EXERCISE: Please quote the material exactly, every line of it.

DATA PROVIDED:
--------

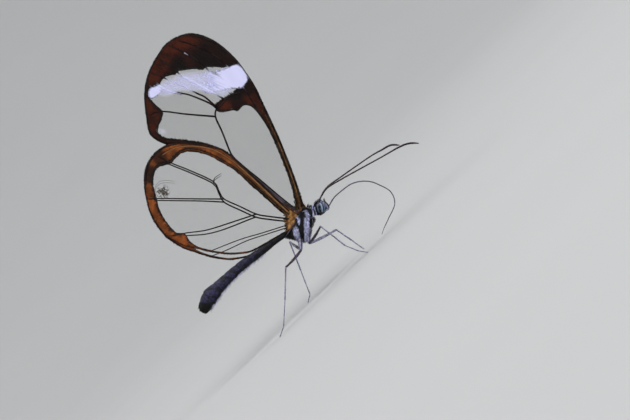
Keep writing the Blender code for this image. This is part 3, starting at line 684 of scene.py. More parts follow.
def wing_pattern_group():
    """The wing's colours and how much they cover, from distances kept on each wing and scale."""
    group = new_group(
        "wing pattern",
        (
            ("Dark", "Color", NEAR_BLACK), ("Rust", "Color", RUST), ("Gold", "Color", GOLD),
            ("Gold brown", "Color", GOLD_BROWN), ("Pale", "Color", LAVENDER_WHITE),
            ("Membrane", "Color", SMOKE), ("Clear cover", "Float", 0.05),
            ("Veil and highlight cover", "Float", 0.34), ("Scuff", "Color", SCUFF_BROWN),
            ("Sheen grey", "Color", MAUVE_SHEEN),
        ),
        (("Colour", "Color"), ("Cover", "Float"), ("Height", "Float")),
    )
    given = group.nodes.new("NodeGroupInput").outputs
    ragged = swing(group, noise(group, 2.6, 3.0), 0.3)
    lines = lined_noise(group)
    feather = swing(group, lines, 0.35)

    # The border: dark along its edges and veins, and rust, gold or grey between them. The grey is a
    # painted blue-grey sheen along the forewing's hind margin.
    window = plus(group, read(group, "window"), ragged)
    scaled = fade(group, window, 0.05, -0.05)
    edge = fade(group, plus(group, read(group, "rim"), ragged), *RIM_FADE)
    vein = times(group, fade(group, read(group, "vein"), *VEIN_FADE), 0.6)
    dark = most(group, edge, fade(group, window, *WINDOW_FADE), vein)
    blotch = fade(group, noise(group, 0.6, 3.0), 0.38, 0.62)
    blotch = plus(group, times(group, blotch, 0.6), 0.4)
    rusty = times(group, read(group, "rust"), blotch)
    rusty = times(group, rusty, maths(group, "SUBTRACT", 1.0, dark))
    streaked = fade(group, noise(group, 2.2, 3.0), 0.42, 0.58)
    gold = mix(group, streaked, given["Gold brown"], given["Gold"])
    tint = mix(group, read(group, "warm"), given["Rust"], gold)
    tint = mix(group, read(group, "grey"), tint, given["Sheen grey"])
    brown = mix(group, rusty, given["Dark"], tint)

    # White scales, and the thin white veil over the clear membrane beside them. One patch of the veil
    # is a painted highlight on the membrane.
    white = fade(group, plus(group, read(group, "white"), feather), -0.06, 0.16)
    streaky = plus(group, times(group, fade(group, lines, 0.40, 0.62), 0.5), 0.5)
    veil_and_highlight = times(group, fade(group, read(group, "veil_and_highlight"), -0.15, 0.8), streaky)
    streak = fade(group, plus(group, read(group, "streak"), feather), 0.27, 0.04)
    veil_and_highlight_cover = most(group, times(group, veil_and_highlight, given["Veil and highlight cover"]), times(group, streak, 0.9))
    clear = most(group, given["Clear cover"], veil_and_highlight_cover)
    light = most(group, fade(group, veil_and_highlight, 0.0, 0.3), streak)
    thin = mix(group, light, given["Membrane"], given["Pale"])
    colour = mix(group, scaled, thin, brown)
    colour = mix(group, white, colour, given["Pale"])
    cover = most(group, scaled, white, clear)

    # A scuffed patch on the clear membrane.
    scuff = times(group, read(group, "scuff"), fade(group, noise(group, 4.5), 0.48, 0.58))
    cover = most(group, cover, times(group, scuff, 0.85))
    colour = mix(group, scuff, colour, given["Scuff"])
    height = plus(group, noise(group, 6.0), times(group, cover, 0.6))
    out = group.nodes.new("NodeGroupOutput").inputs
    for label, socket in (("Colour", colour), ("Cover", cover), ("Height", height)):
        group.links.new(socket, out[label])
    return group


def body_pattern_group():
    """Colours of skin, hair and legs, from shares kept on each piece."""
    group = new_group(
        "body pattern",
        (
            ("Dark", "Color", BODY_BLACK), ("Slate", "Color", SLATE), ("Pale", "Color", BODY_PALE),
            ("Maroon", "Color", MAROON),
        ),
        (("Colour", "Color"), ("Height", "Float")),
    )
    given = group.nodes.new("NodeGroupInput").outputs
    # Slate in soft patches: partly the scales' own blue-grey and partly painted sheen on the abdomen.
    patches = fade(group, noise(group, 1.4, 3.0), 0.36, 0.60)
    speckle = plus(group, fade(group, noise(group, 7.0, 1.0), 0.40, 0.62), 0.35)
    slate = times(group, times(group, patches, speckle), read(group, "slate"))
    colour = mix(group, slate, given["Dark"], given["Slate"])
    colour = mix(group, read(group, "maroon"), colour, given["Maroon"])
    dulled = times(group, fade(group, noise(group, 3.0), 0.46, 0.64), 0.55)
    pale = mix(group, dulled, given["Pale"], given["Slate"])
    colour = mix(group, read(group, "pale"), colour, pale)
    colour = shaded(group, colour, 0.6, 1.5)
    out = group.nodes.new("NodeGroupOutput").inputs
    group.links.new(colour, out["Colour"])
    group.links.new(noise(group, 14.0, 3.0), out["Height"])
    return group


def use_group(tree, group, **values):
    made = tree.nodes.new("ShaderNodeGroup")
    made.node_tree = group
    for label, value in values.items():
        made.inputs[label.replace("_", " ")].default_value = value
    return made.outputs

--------

CORRECT RESPONSE:
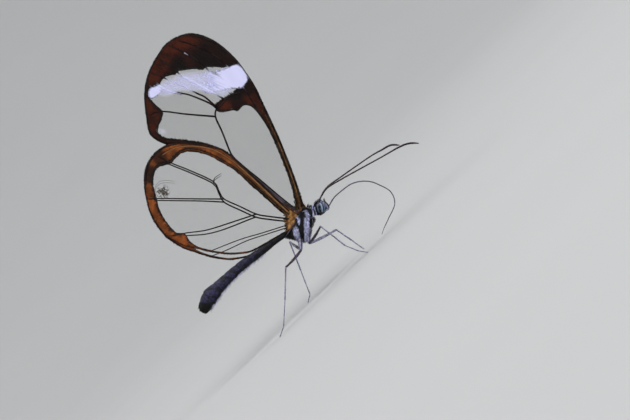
Keep writing the Blender code for this image. This is part 3, starting at line 684 of scene.py. More parts follow.
def wing_pattern_group():
    """The wing's colours and how much they cover, from distances kept on each wing and scale."""
    group = new_group(
        "wing pattern",
        (
            ("Dark", "Color", NEAR_BLACK), ("Rust", "Color", RUST), ("Gold", "Color", GOLD),
            ("Gold brown", "Color", GOLD_BROWN), ("Pale", "Color", LAVENDER_WHITE),
            ("Membrane", "Color", SMOKE), ("Clear cover", "Float", 0.05),
            ("Veil and highlight cover", "Float", 0.34), ("Scuff", "Color", SCUFF_BROWN),
            ("Sheen grey", "Color", MAUVE_SHEEN),
        ),
        (("Colour", "Color"), ("Cover", "Float"), ("Height", "Float")),
    )
    given = group.nodes.new("NodeGroupInput").outputs
    ragged = swing(group, noise(group, 2.6, 3.0), 0.3)
    lines = lined_noise(group)
    feather = swing(group, lines, 0.35)

    # The border: dark along its edges and veins, and rust, gold or grey between them. The grey is a
    # painted blue-grey sheen along the forewing's hind margin.
    window = plus(group, read(group, "window"), ragged)
    scaled = fade(group, window, 0.05, -0.05)
    edge = fade(group, plus(group, read(group, "rim"), ragged), *RIM_FADE)
    vein = times(group, fade(group, read(group, "vein"), *VEIN_FADE), 0.6)
    dark = most(group, edge, fade(group, window, *WINDOW_FADE), vein)
    blotch = fade(group, noise(group, 0.6, 3.0), 0.38, 0.62)
    blotch = plus(group, times(group, blotch, 0.6), 0.4)
    rusty = times(group, read(group, "rust"), blotch)
    rusty = times(group, rusty, maths(group, "SUBTRACT", 1.0, dark))
    streaked = fade(group, noise(group, 2.2, 3.0), 0.42, 0.58)
    gold = mix(group, streaked, given["Gold brown"], given["Gold"])
    tint = mix(group, read(group, "warm"), given["Rust"], gold)
    tint = mix(group, read(group, "grey"), tint, given["Sheen grey"])
    brown = mix(group, rusty, given["Dark"], tint)

    # White scales, and the thin white veil over the clear membrane beside them. One patch of the veil
    # is a painted highlight on the membrane.
    white = fade(group, plus(group, read(group, "white"), feather), -0.06, 0.16)
    streaky = plus(group, times(group, fade(group, lines, 0.40, 0.62), 0.5), 0.5)
    veil_and_highlight = times(group, fade(group, read(group, "veil_and_highlight"), -0.15, 0.8), streaky)
    streak = fade(group, plus(group, read(group, "streak"), feather), 0.27, 0.04)
    veil_and_highlight_cover = most(group, times(group, veil_and_highlight, given["Veil and highlight cover"]), times(group, streak, 0.9))
    clear = most(group, given["Clear cover"], veil_and_highlight_cover)
    light = most(group, fade(group, veil_and_highlight, 0.0, 0.3), streak)
    thin = mix(group, light, given["Membrane"], given["Pale"])
    colour = mix(group, scaled, thin, brown)
    colour = mix(group, white, colour, given["Pale"])
    cover = most(group, scaled, white, clear)

    # A scuffed patch on the clear membrane.
    scuff = times(group, read(group, "scuff"), fade(group, noise(group, 4.5), 0.48, 0.58))
    cover = most(group, cover, times(group, scuff, 0.85))
    colour = mix(group, scuff, colour, given["Scuff"])
    height = plus(group, noise(group, 6.0), times(group, cover, 0.6))
    out = group.nodes.new("NodeGroupOutput").inputs
    for label, socket in (("Colour", colour), ("Cover", cover), ("Height", height)):
        group.links.new(socket, out[label])
    return group


def body_pattern_group():
    """Colours of skin, hair and legs, from shares kept on each piece."""
    group = new_group(
        "body pattern",
        (
            ("Dark", "Color", BODY_BLACK), ("Slate", "Color", SLATE), ("Pale", "Color", BODY_PALE),
            ("Maroon", "Color", MAROON),
        ),
        (("Colour", "Color"), ("Height", "Float")),
    )
    given = group.nodes.new("NodeGroupInput").outputs
    # Slate in soft patches: partly the scales' own blue-grey and partly painted sheen on the abdomen.
    patches = fade(group, noise(group, 1.4, 3.0), 0.36, 0.60)
    speckle = plus(group, fade(group, noise(group, 7.0, 1.0), 0.40, 0.62), 0.35)
    slate = times(group, times(group, patches, speckle), read(group, "slate"))
    colour = mix(group, slate, given["Dark"], given["Slate"])
    colour = mix(group, read(group, "maroon"), colour, given["Maroon"])
    dulled = times(group, fade(group, noise(group, 3.0), 0.46, 0.64), 0.55)
    pale = mix(group, dulled, given["Pale"], given["Slate"])
    colour = mix(group, read(group, "pale"), colour, pale)
    colour = shaded(group, colour, 0.6, 1.5)
    out = group.nodes.new("NodeGroupOutput").inputs
    group.links.new(colour, out["Colour"])
    group.links.new(noise(group, 14.0, 3.0), out["Height"])
    return group


def use_group(tree, group, **values):
    made = tree.nodes.new("ShaderNodeGroup")
    made.node_tree = group
    for label, value in values.items():
        made.inputs[label.replace("_", " ")].default_value = value
    return made.outputs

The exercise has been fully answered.